**Task to complete:**
Reproduce the material exactly, omitting nothing.

^^^^^^^^

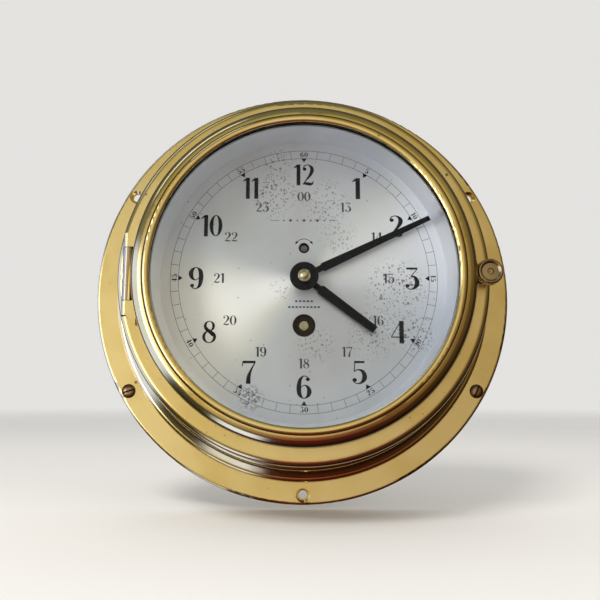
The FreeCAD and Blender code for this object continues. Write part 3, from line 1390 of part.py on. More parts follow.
def regulator():
    """Toothed index that turns about the cock's boss, and the arbor that sets it."""
    d = dims
    teeth, leaves = int(d.index_teeth.number), int(d.regulator_pinion_teeth.number)
    module = float(d.index_module)
    rack = gear_wire(teeth, module, leaves, 0.5, 0.9, 1.0, sector=(-7, 8))
    bore = circle_wire(d.index_boss_radius + d.running_clearance)
    hub = prism([circle_wire(2.6)], d.index_thickness)
    plate = prism([rack], d.index_thickness).fuse(hub)
    spring_angle = math.radians(float(d.curb_angle))
    turns_left = (360.0 - (float(d.curb_angle) - 90.0 - float(d.hairspring_turn)) % 360.0) / 360.0
    pitch = (float(d.hairspring_radius) - HAIRSPRING_START) / d.hairspring_coils.number
    coil_radius = float(d.hairspring_radius) - pitch * turns_left
    pin_reach = float(d.hairspring_back + d.hairspring_height - d.index_back)
    arm_end = Vector(math.cos(spring_angle), math.sin(spring_angle), 0) * (coil_radius + 0.5)
    way = Vector(-arm_end.y, arm_end.x, 0).normalize() * 0.5
    arm = prism([Part.makePolygon([way, arm_end + way, arm_end - way, way * -1, way])],
                d.index_thickness)
    plate = plate.fuse(arm)
    for offset in (-0.21, 0.21):
        spot = Vector(math.cos(spring_angle), math.sin(spring_angle), 0) * (coil_radius + offset)
        plate = plate.fuse(Part.makeCylinder(0.1, pin_reach, spot))
    plate = plate.cut(prism([bore], d.index_thickness))
    keep(shape_feature("RegulatorIndex", plate), "regulator_index",
         at("balance", -90.0, d.index_back))
    low = d.index_back - 0.1
    seat = d.dial_back - 0.9
    shaft = spindle("RegulatorShaft", [low - 0.1, (d.regulator_arbor_radius, seat),
                                       (1.4, d.dial_back)])
    half = d.regulator_square / 2
    pad(shaft, d.dial_back, d.dial_thickness - 0.4,
        outline=box_corners(0 - half, 0 - half, half, half))
    wires = [pinion_wire(leaves, module, teeth)]
    pinion = shape_feature("RegulatorLeaves", prism(wires, d.index_thickness + 0.3))
    pinion.Placement = Placement(Vector(0, 0, float(low)),
                                 Rotation(Vector(0, 0, 1), gap_turn(leaves, 90.0)))
    keep(fuse("RegulatorArbor", [shaft, pinion]), "regulator_arbor", at("regulator"))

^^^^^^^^

**Exercise response:**
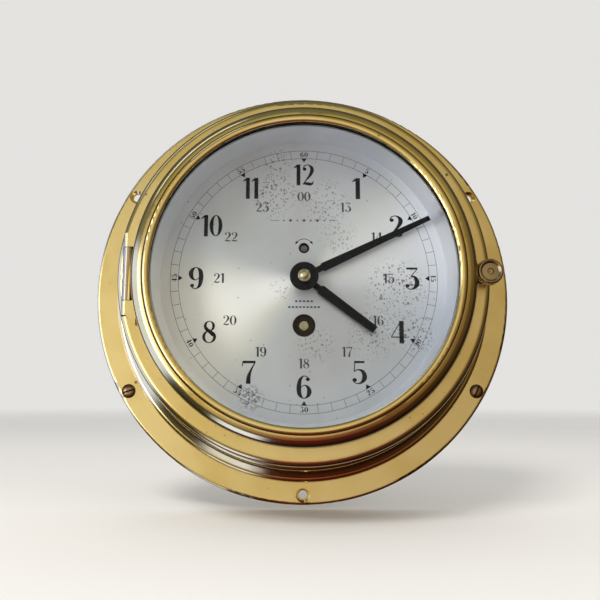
The FreeCAD and Blender code for this object continues. Write part 3, from line 1390 of part.py on. More parts follow.
def regulator():
    """Toothed index that turns about the cock's boss, and the arbor that sets it."""
    d = dims
    teeth, leaves = int(d.index_teeth.number), int(d.regulator_pinion_teeth.number)
    module = float(d.index_module)
    rack = gear_wire(teeth, module, leaves, 0.5, 0.9, 1.0, sector=(-7, 8))
    bore = circle_wire(d.index_boss_radius + d.running_clearance)
    hub = prism([circle_wire(2.6)], d.index_thickness)
    plate = prism([rack], d.index_thickness).fuse(hub)
    spring_angle = math.radians(float(d.curb_angle))
    turns_left = (360.0 - (float(d.curb_angle) - 90.0 - float(d.hairspring_turn)) % 360.0) / 360.0
    pitch = (float(d.hairspring_radius) - HAIRSPRING_START) / d.hairspring_coils.number
    coil_radius = float(d.hairspring_radius) - pitch * turns_left
    pin_reach = float(d.hairspring_back + d.hairspring_height - d.index_back)
    arm_end = Vector(math.cos(spring_angle), math.sin(spring_angle), 0) * (coil_radius + 0.5)
    way = Vector(-arm_end.y, arm_end.x, 0).normalize() * 0.5
    arm = prism([Part.makePolygon([way, arm_end + way, arm_end - way, way * -1, way])],
                d.index_thickness)
    plate = plate.fuse(arm)
    for offset in (-0.21, 0.21):
        spot = Vector(math.cos(spring_angle), math.sin(spring_angle), 0) * (coil_radius + offset)
        plate = plate.fuse(Part.makeCylinder(0.1, pin_reach, spot))
    plate = plate.cut(prism([bore], d.index_thickness))
    keep(shape_feature("RegulatorIndex", plate), "regulator_index",
         at("balance", -90.0, d.index_back))
    low = d.index_back - 0.1
    seat = d.dial_back - 0.9
    shaft = spindle("RegulatorShaft", [low - 0.1, (d.regulator_arbor_radius, seat),
                                       (1.4, d.dial_back)])
    half = d.regulator_square / 2
    pad(shaft, d.dial_back, d.dial_thickness - 0.4,
        outline=box_corners(0 - half, 0 - half, half, half))
    wires = [pinion_wire(leaves, module, teeth)]
    pinion = shape_feature("RegulatorLeaves", prism(wires, d.index_thickness + 0.3))
    pinion.Placement = Placement(Vector(0, 0, float(low)),
                                 Rotation(Vector(0, 0, 1), gap_turn(leaves, 90.0)))
    keep(fuse("RegulatorArbor", [shaft, pinion]), "regulator_arbor", at("regulator"))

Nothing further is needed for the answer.